Italianos, pero no tanto

Todo esto se realiza en armónica convivencia con la administración estatal regida por las leyes italianas. Los habitantes de Seborga son, en definitiva, ciudadanos de ese país, pagan impuestos y reciben servicios. El principado es de consumo interno y tuvo el efecto no previsto inicialmente de aumentar el flujo turístico. Cada vez más viajeros se alejan unos pocos kilómetros de la autovía que vincula la Costa Azul francesa con Génova y hacen un paseo por sus estrechas callecitas.

Si bien todo este asunto está más cerca de lo lúdico que de lo geopolítico, existen un par de hechos que han debido dirimirse en los estrados judiciales. Uno de ellos fue la demanda entablada por Yasmin von Hohenstaufen (descendiente de Federico II von Hohenstaufen, quien fue rey de Sicilia, Chipre y Jerusalén, y emperador del Sacro Imperio Romano Germánico en el Siglo XIII). Reclamaba derechos sobre el trono de Seborga, en una trama que incluía a Caballeros Templarios, el Santo Grial y otras reliquias del cristianismo. Indiana Jones meets Dan Brown. La causa finalmente no prosperó.

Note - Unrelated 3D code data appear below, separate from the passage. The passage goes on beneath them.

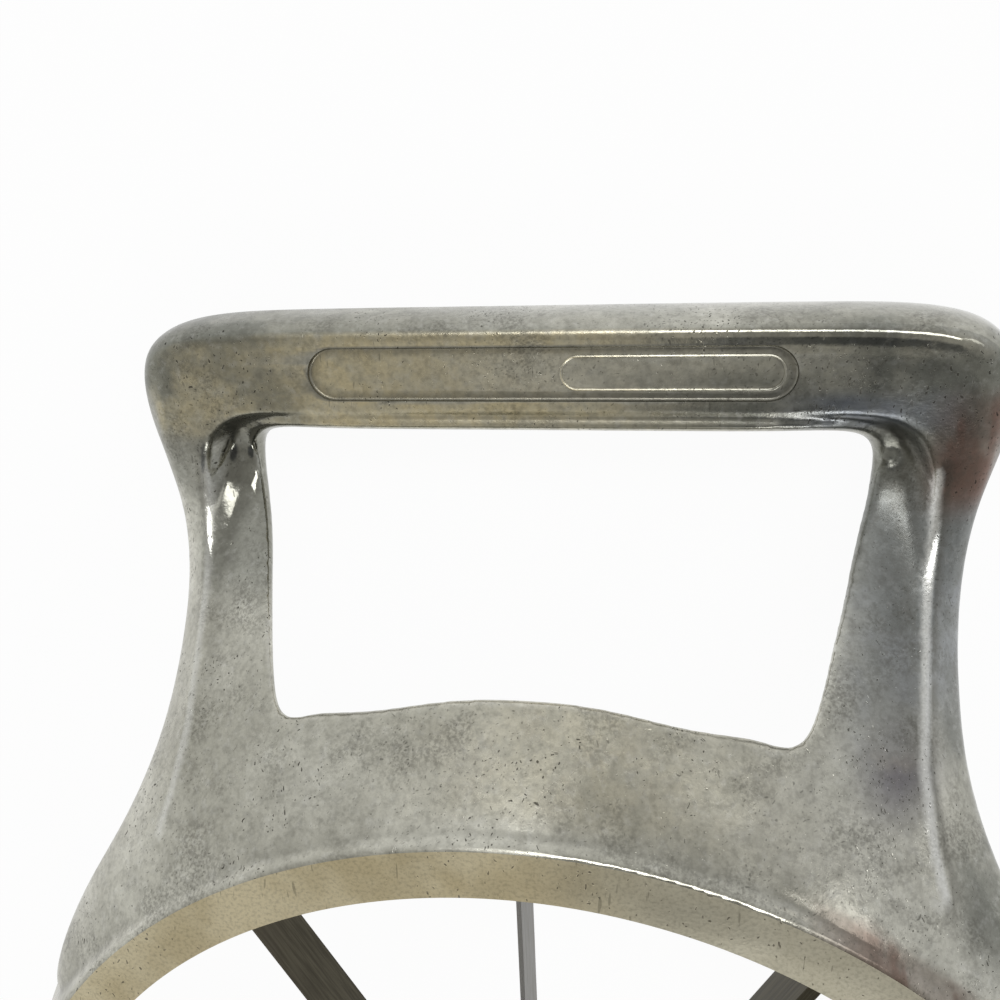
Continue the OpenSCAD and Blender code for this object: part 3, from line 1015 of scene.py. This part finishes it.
def dress(piece, materials, slotName, *nodes):
    chosen = np.zeros(len(piece.data.polygons), np.int32)
    piece.data.polygons.foreach_get("material_index", chosen)
    piece.data.materials.clear()
    for material in materials:
        piece.data.materials.append(material)
    piece.data.polygons.foreach_set("material_index", chosen)
    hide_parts(*nodes)
    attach(piece, "root")


groups = {"pits": makePitGroup(), "clouds": makeCloudGroup()}
castMaterial = makeCastMaterial(groups)
rimMaterial = makeRimMaterial(groups)
bladeMaterial = makeSteelMaterial("bladeSteel", groups, steelLook["blade"], steelLook["bladePale"], True)
corerMaterial = makeSteelMaterial("corerSteel", groups, steelLook["corer"], steelLook["corerPale"], False)

dress(makeCasting(), [castMaterial, rimMaterial], "cast_aluminium", "cast_frame")
dress(makeCorer(), [corerMaterial], "corer_steel", "corer_tube")
for i in range(blade["count"]):
    dress(makeBlade(i), [bladeMaterial], "blade_steel", "blade_%02d" % (i + 1))
print("pieces made")


studio = {
    "floorSize": 3.0,
    "floorColor": (0.94, 0.94, 0.94, 1),
    "floorRoughness": 0.9,
    "backdropWhite": 0.95,  # how far the floor is lifted to white where it is seen
    "zenithColor": (0.44, 0.435, 0.415, 1),
    "zenithSpan": (0.15, 0.95),
    "horizonColor": (0.86, 0.865, 0.86, 1),
    "shadeColor": (0.70, 0.705, 0.71, 1),  # the horizon on the side away from the lamps
    "shadeSpan": (-0.1, 0.8),
    "hoodColor": (0.13, 0.135, 0.14, 1),  # dark patch overhead, for contrast on the polished metal
    "hoodAxis": (0.26, -0.46, 0.85),
    "hoodSpan": (0.93, 0.985),
    "lamps": [
        # name, place, aim, width, height, power, color
        ("backSoftbox", (0.20, 0.60, 0.78), (0, 0.05, 0.02), 0.8, 0.19, 2.2, (1.0, 1.0, 1.0)),
        ("frontSoftbox", (0.32, -0.66, 0.70), (0.03, 0.04, 0.03), 0.22, 0.22, 1.0, (1.0, 1.0, 1.0)),
        ("rightSoftbox", (0.70, 0.45, 0.60), (0, 0.03, 0.02), 0.2, 0.2, 0.12, (1.0, 1.0, 1.0)),
    ],
}

photoCamera = {
    "place": (0.01276, 0.1077, 0.10005),
    "right": (0.9837, -0.04238, -0.17473),
    "up": (-0.01943, 0.94108, -0.33763),
    "back": (0.17874, 0.33552, 0.92492),
    "lens": 36.0,
    "sensor": 36.0,
    "clip": (0.002, 20.0),
}


def makeFloor():
    bm = bmesh.new()
    bmesh.ops.create_grid(bm, x_segments=1, y_segments=1, size=studio["floorSize"] / 2)
    floor = meshPiece(bm, "studioFloor")
    material, tree, shader = newMaterial("paleFloor")[:3]
    shader.inputs["Base Color"].default_value = studio["floorColor"]
    shader.inputs["Roughness"].default_value = studio["floorRoughness"]
    path = place(tree, "ShaderNodeLightPath").outputs
    seen = calc(tree, "MAXIMUM", path["Is Camera Ray"], path["Is Glossy Ray"])
    glow = place(tree, "ShaderNodeEmission", {"Color": (1, 1, 1, 1), "Strength": 1.0})
    share = scaled(tree, seen, studio["backdropWhite"])
    both = place(tree, "ShaderNodeMixShader", {0: share, 1: shader.outputs[0], 2: glow.outputs[0]})
    tree.links.new(both.outputs[0], tree.nodes["Material Output"].inputs["Surface"])
    floor.data.materials.append(material)


def makeLamps():
    for name, spot, aim, width, height, power, color in studio["lamps"]:
        light = bpy.data.lights.new(name, "AREA")
        light.shape = "RECTANGLE"
        light.size, light.size_y = width, height
        light.energy, light.color = power, color
        lamp = linked(name, light)
        lamp.location = spot
        lamp.rotation_euler = (Vector(aim) - Vector(spot)).to_track_quat("-Z", "Y").to_euler()


def makeWorld():
    world = bpy.data.worlds.new("studioWorld")
    world.use_nodes = True
    tree = world.node_tree
    sky = tree.nodes["Background"]
    direction = place(tree, "ShaderNodeTexCoord").outputs["Generated"]
    axes = place(tree, "ShaderNodeSeparateXYZ", {0: direction}).outputs
    facing = vectorCalc(tree, "DOT_PRODUCT", {0: direction, 1: studio["hoodAxis"]})["Value"]
    shade = layered(tree, studio["horizonColor"], [
        (ramp(tree, axes["X"], *studio["shadeSpan"]), studio["shadeColor"]),
        (ramp(tree, axes["Z"], *studio["zenithSpan"]), studio["zenithColor"]),
        (ramp(tree, facing, *studio["hoodSpan"]), studio["hoodColor"]),
    ])
    tree.links.new(shade, sky.inputs["Color"])
    sky.inputs["Strength"].default_value = 1.0
    seen = place(tree, "ShaderNodeLightPath").outputs["Is Camera Ray"]
    white = place(tree, "ShaderNodeBackground", {"Color": (1, 1, 1, 1), "Strength": 1.0})
    both = place(tree, "ShaderNodeMixShader", {0: seen, 1: sky.outputs[0], 2: white.outputs[0]})
    tree.links.new(both.outputs[0], tree.nodes["World Output"].inputs["Surface"])
    bpy.context.scene.world = world


def makeCamera():
    camera = bpy.data.cameras.new("photoCamera")
    camera.lens, camera.sensor_width = photoCamera["lens"], photoCamera["sensor"]
    camera.clip_start, camera.clip_end = photoCamera["clip"]
    made = linked("photoCamera", camera)
    axes = [photoCamera["right"], photoCamera["up"], photoCamera["back"], photoCamera["place"]]
    made.matrix_world = Matrix([[axis[row] for axis in axes] for row in range(3)] + [[0, 0, 0, 1]])
    bpy.context.scene.camera = made


makeFloor()
makeLamps()
makeWorld()
makeCamera()
bpy.context.scene.view_settings.view_transform = "Standard"
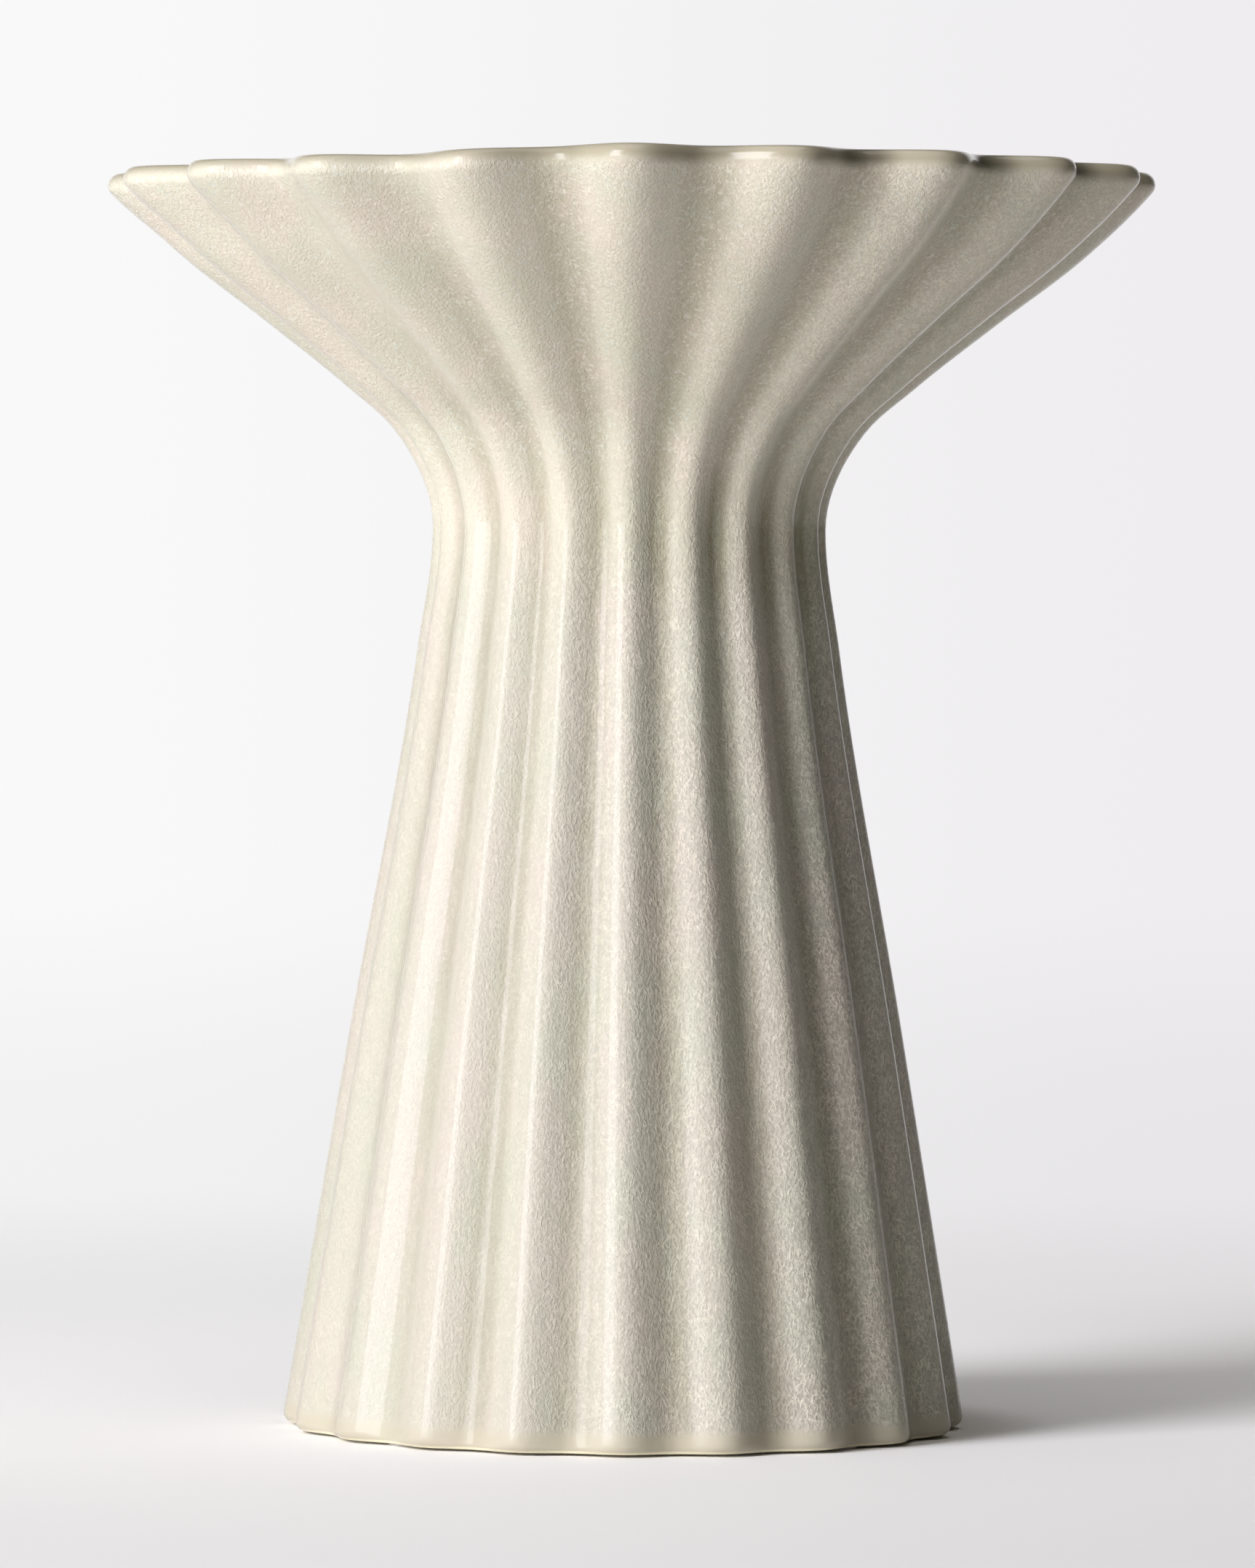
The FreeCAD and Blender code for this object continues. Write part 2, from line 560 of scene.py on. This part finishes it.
    def build(self) -> Piece:
        """Models the shell.

        Returns:
            The finished piece.
        """
        section = self.outline.points()
        shares = [
            point.depth / 2.0 / point.radius if point.radius > 0.0 else 0.0 for point in section
        ]
        largest = max(shares)
        shell = self.draw_half_section(section)
        group = shell.vertex_groups.new(name=DEPTH_GROUP)
        for number, share in enumerate(shares):
            group.add([number], share / largest, "REPLACE")
        self.spin_flute(shell)
        self.shape_flute(shell, largest)
        self.repeat_flute(shell)
        self.mark_flutes(shell)
        self.sag_mouth(shell)
        shell.vertex_groups.clear()
        bpy.ops.object.shade_smooth()
        name_piece(shell, "fluted_shell")
        return shell


class PadPlace(Enum):
    """The places of the pads, in degrees round from the vase's right."""

    BACK_RIGHT = 45.0
    BACK_LEFT = 135.0
    FRONT_LEFT = 225.0
    FRONT_RIGHT = 315.0


@dataclass
class BumperPads:
    """Four thin, clear stick-on pads under the foot ring, each in line with a valley."""

    diameter: float = 8.0 * MM
    thickness: float = 0.6 * MM
    edge: float = 0.15 * MM
    edge_steps: int = 2
    smooth_degrees: float = 50.0
    centre_radius: float = 72.7 * MM
    sides: int = 48

    def build(self) -> dict[str, Piece]:
        """Models the pads.

        Returns:
            The pads by the name of their place.
        """
        pads = {}
        for place in PadPlace:
            turn = math.radians(place.value)
            across, back = self.centre_radius * math.cos(turn), self.centre_radius * math.sin(turn)
            deselect_all()
            bpy.ops.mesh.primitive_cylinder_add(
                vertices=self.sides,
                radius=self.diameter / 2.0,
                depth=self.thickness,
                location=(across, back, self.thickness / 2.0),
            )
            pad = bpy.context.object
            bpy.ops.object.transform_apply(location=True)
            bevel = pad.modifiers.new("edge", "BEVEL")
            bevel.width = self.edge
            bevel.segments = self.edge_steps
            apply_modifiers(pad)
            bpy.ops.object.shade_smooth_by_angle(angle=math.radians(self.smooth_degrees))
            name = place.name.lower()
            name_piece(pad, f"bumper_pad_{name}")
            pads[name] = pad
        return pads


class Zone(Enum):
    """The named masks that the glaze reads, each from 0 to 1."""

    # Valleys, where the glaze pools and where shade is painted
    POOLED_AND_SHADED_VALLEY = "Valley"
    STEM = "Stem"
    # The side away from the key light, where shade is painted
    SIDE = "Side"
    LIP = "Lip"
    FOOT = "Foot"
    EDGE = "Edge"


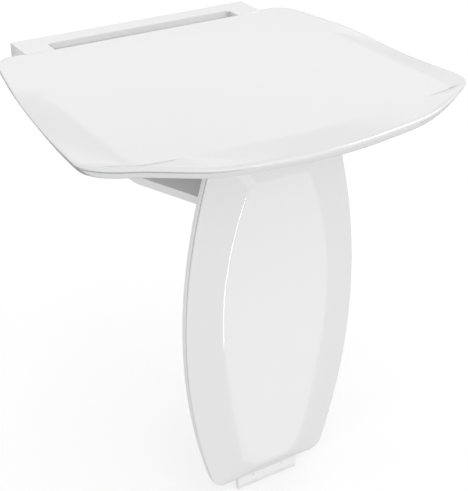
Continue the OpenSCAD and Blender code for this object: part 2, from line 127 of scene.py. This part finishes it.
def plastic(name, base, rough, coat, grain=0.02, peel=0.03):
    """Moulded plastic: slight tone drift, uneven gloss, orange peel and a fine mould grain."""
    m, tree, bsdf = material(name, base, rough, coat=coat, coat_rough=0.06, ior=1.5, subsurface=0.04)
    cloud = noise(tree, 7, 3)
    tree.links.new(ramp(tree, cloud, shade(base, 0.985), shade(base, 1.012)), bsdf.inputs["Base Color"])
    span(tree, noise(tree, 45, 4), rough * 0.85, rough * 1.2, bsdf.inputs["Roughness"])
    bump(tree, bsdf, [(noise(tree, 110, 1), peel), (noise(tree, 1600, 2), grain)], 0.0001)
    return m


def brushed(name, base, rough, stretch, lines=0.12):
    """Bare metal with brush lines along the axis that has the smallest stretch."""
    m, tree, bsdf = material(name, base, rough, metallic=1.0)
    streak = noise(tree, 900, 3, 0.6, stretch)
    tree.links.new(ramp(tree, streak, shade(base, 0.82), base), bsdf.inputs["Base Color"])
    span(tree, streak, rough * 0.7, rough * 1.4, bsdf.inputs["Roughness"])
    bump(tree, bsdf, [(streak, lines), (noise(tree, 60, 3), 0.03)], 0.0002)
    return m


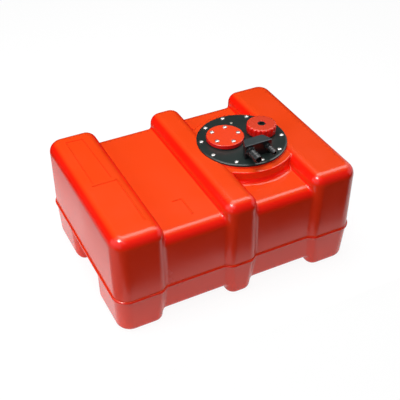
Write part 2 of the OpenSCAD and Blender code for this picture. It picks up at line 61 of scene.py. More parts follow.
camera.matrix_world = Matrix.Translation(camera_place) @ turn
bpy.context.scene.collection.objects.link(camera)
bpy.context.scene.camera = camera
bpy.context.scene.view_settings.view_transform = "Standard"


# Floor, backdrop and light.
# A white table in a dark studio, with soft boxes above, at the left and in front.
# Black cloths out of the camera's sight darken what the gloss mirrors, and a dimmed
# patch of table, a long light strip and a corner light draw its highlights.
def fresh_material(name):
    material = bpy.data.materials.new(name)
    material.use_nodes = True
    nodes = material.node_tree.nodes
    nodes.clear()
    output = nodes.new("ShaderNodeOutputMaterial")
    return material, nodes, material.node_tree.links, output


def feed(links, entry, value):
    """Sets a node's entry to a number, or links it to the socket that gives the value."""
    if isinstance(value, bpy.types.NodeSocket):
        links.new(value, entry)
    else:
        entry.default_value = value


def math_node(nodes, links, operation, *values):
    """The result of a sum on numbers and on other nodes' results."""
    node = nodes.new("ShaderNodeMath")
    node.operation = operation
    for entry, value in zip(node.inputs, values):
        feed(links, entry, value)
    return node.outputs[0]


def mix_surface(nodes, links, output, share, first, second):
    """Feeds the output with two shaders, of which the second shows by its share."""
    blend = nodes.new("ShaderNodeMixShader")
    for entry, result in zip(blend.inputs, (share, first.outputs[0], second.outputs[0])):
        links.new(result, entry)
    links.new(blend.outputs[0], output.inputs["Surface"])


def backdrop_rays(nodes, links):
    """1 on the rays that show the backdrop: straight, mirrored, and through glass."""
    path = nodes.new("ShaderNodeLightPath").outputs
    either = math_node(nodes, links, "MAXIMUM", path["Is Camera Ray"], path["Is Glossy Ray"])
    return math_node(nodes, links, "MAXIMUM", either, path["Is Transmission Ray"])


def stage_sheet(name, material, corners):
    sheet = bmesh.new()
    sheet.faces.new([sheet.verts.new(corner) for corner in corners])
    bmesh.ops.subdivide_edges(sheet, edges=sheet.edges[:], cuts=3, use_grid_fill=True)
    mesh = bpy.data.meshes.new(name)
    sheet.to_mesh(mesh)
    sheet.free()
    piece = bpy.data.objects.new(name, mesh)
    piece.data.materials.append(material)
    bpy.context.scene.collection.objects.link(piece)
    return piece


table_grey, table_glow, glow_share = 0.80, 1.065, 0.86
paper, nodes, links, output = fresh_material("white_table")
matt = nodes.new("ShaderNodeBsdfDiffuse")
matt.inputs["Color"].default_value = (table_grey, table_grey, table_grey, 1)
glow = nodes.new("ShaderNodeEmission")
glow.inputs["Color"].default_value = (1, 1, 1, 1)
glow.inputs["Strength"].default_value = table_glow
share = math_node(nodes, links, "MULTIPLY", backdrop_rays(nodes, links), glow_share)
mix_surface(nodes, links, output, share, matt, glow)
stage_sheet("floor", paper, ((-4, -4, 0), (4, -4, 0), (4, 4, 0), (-4, 4, 0)))

black_cloth, nodes, links, output = fresh_material("black_cloth")
matt = nodes.new("ShaderNodeBsdfDiffuse")
matt.inputs["Color"].default_value = (0.01, 0.01, 0.01, 1)
links.new(matt.outputs[0], output.inputs["Surface"])


def dark_flag(name, corners):
    """A black cloth that the object mirrors, out of the camera's sight."""
    flag = stage_sheet(name, black_cloth, corners)
    flag.visible_camera = False
    flag.visible_shadow = False
    flag.visible_transmission = False
    return flag


def mirrored_light(name, corners, strength):
    """A glowing sheet that shows only in the object's sheen."""
    material, nodes, links, output = fresh_material(name)
    glow = nodes.new("ShaderNodeEmission")
    glow.inputs["Strength"].default_value = strength
    links.new(glow.outputs[0], output.inputs["Surface"])
    sheet = dark_flag(name, corners)
    sheet.data.materials.clear()
    sheet.data.materials.append(material)
    sheet.visible_diffuse = False


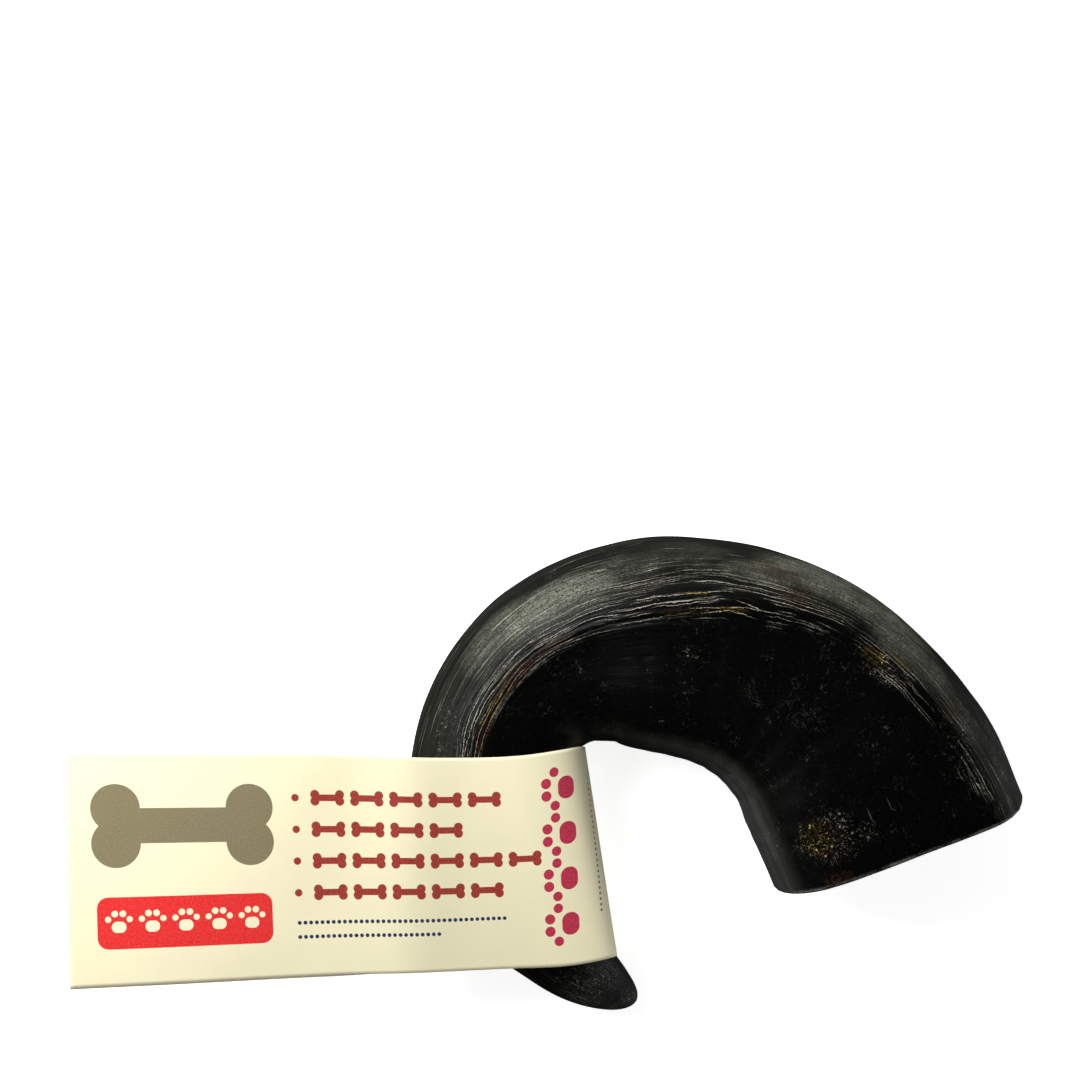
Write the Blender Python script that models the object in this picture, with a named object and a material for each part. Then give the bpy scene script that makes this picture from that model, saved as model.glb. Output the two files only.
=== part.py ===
"""A curved buffalo-horn chew lying on its side, with a paper strip wrapped round the arm near its tip.

The horn is one grown piece: a blunt solid tip, a bend of about half a turn, and a sawn, hollow base.
The strip goes once round the arm and is glued to itself, so that both ends make a double flag.
Plan dimensions are in millimetres and become metres in the meshes. Z is up, and Z = 0 is the table.
"""
import math

import bmesh
import bpy
import numpy as np

MM = 0.001

# Where the middle of the finished object's box lies in the plan below
PLAN_CENTRE = np.array([5.8, 0.8])

# The horn, from the sawn base to the tip: centre x, centre y, width across the bend,
# height, and height of the centre above the table
STATIONS = np.array([
    (86.4, -15.75, 63.8, 45.0, 22.5),
    (79.8, 0.65, 64.4, 44.8, 22.4),
    (72.45, 12.4, 61.4, 43.6, 21.8),
    (63.1, 21.5, 59.5, 42.4, 21.2),
    (51.45, 27.9, 57.2, 41.4, 20.7),
    (38.6, 31.3, 55.2, 40.4, 20.2),
    (25.2, 32.35, 52.9, 38.6, 19.4),
    (12.6, 31.0, 47.7, 35.6, 18.2),
    (1.7, 26.2, 43.4, 33.0, 17.3),
    (-6.9, 17.7, 40.2, 31.2, 16.7),
    (-12.3, 6.4, 38.4, 30.0, 16.2),
    (-13.9, -6.0, 36.6, 28.8, 15.6),
    (-11.1, -19.2, 33.0, 26.6, 14.5),
    (-5.5, -29.8, 28.9, 24.0, 13.2),
    (2.6, -39.6, 23.6, 20.2, 11.7),
    (11.1, -47.7, 17.4, 15.6, 9.2),
    (18.8, -52.7, 11.0, 10.6, 6.4),
    (24.0, -55.3, 0.0, 0.0, 6.0),
])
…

Otro asunto que debió ventilarse en tribunales es un poco más mundano. El dueño del palacete en el que funciona la sede principesca reclamó al juez el pago de alquileres atrasados. Al parecer el asunto no llegó al pedido de desalojo y la Corte sigue funcionando en la antigua edificación.

A la cancha

Incluso, Seborga tiene su propio seleccionado de fútbol. Si bien no es miembro de la FIFA ni de la UEFA, integra NF-Board. Una organización para equipos que no son miembros de la FIFA y que representan a naciones sin territorio (Pueblo Gitano o Pueblo Arameo, por ejemplo) o territorios no reconocidos como estados pero que reclaman autonomía o independencia (Cerdeña u Occitania). Fueron admitidos como miembro provisional en 2014 y su entrenador es Fabrizio Gatti.

En 1993 el pueblo de Seborga ratificó a Su Tremendidad Giorgio I en su cargo de Príncipe y, además, declaró la independencia. Hubo festejos, brindis y cantos y al otro día todos volvieron a lo suyo. La declaración –obviamente– no tuvo efectos en la vida real.

Ratificado en su cargo, Giorgio Carbone “gobernó” hasta su muerte, en noviembre de 2009, a la edad de 73 años. Luego del “funeral de Estado”, los seborghi eligieron al empresario Marcello Menegatto como su sucesor.

Los sueños principescos de “Su Tremendidad” lo sobrevivieron. Hoy Seborga es un Principado imaginario que discurre su vida lejos del glamour, los yates, el lujo y las “celebrities” que caracterizan a su “hermano de sangre azul”: Mónaco. Es un bucólico pueblito de calles estrechas, andar cansino y agrestes murmullos de vida campesina. Casi un anónimo paraíso mundano donde el tiempo parece detenerse. Pero no se detiene.